Guy Adams' script in this story was a familiar, yet fun story, giving a safe story to start off the box set. We've had several stories that feature a seemingly benevolent organization with sinister secrets beneath it over the years, and this one enters that canon safely. But what sets it apart from the other stories is due, in part, to the excellent cast and the fun, snappy writing that Adams is able to inject into his story. The story itself is a bit too run-of-the-mill at times for my liking. I can appreciate a story about an organization that does a little organ grinding on the side, but this story seems to take most of it's spark from the shock value of an organization doing this kind of thing, rather than from something different and unique. I thought this story might feature something to do with the Daleks in some capacity, given the story description, but instead, we have a simple story about organ grinders using a charitable organization as a cover. Not that that's bad, per se, but it's certainly a little uninspired, and doesn't really make the story stand out too much. At the same time though, the dialogue that Adams wrote for each character was fun and enjoyable. I particularly thought that lines Adams gave to Vortia and to Silo were excellent bits of writing. Each of the characters really felt like they had a full back story to them, in no small part because of Adams excellent writing. He was able to make each character really pop off the page and feel rich and fulfilling.
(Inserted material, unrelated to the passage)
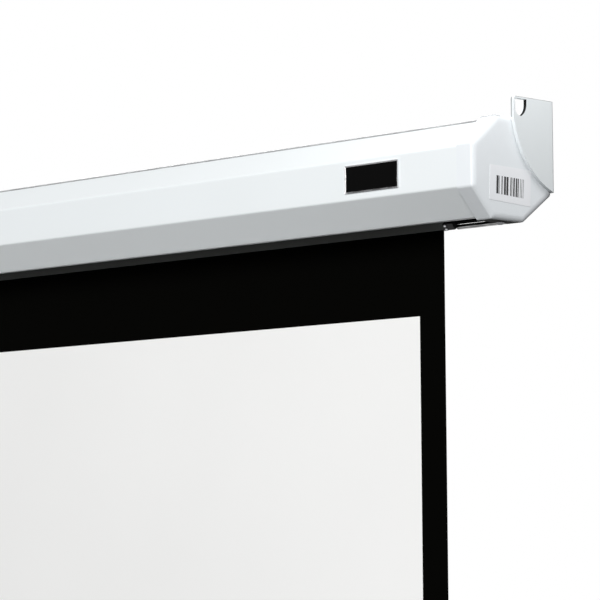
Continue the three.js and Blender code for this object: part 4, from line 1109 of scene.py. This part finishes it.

The last thing I'd like to mention in this review is the absolutely excellent music by Blair Mowat. Aside from the theme music, which was superb, Mowat did a great job giving us a soundtrack for the story that sounded like a blend of some elements of Torchwood, Doctor Who. The end result is a soundtrack that comes across as a Space Western. You have the slightly sci-fi elements mixed with the more "out on the open road/gunslinger theme" music, and it made for just a delightful soundtrack. Literally from the getgo, I was in love with the soundtrack. Mowat has done stellar work for Big Finish before, but she really outdid herself here.
Overall, The Year After I Died starts off The Lives of Captain Jack on a solid bedrock. The story featured some strong performances by John Barrowman as the title character Jack Harkness, while Shvorne Marks shone as Silo Crook. Guy Adams wrote a story that was filled with solid character work and dialogue, but that felt a little too like so many stories before it. While the story itself was interesting and dark, it fell a little flat for me, because it didn't really have much to distinguish itself from other stories of a similar vein. Still, the openings story was enjoyable enough, starting off the set well, and leading into the following stories well.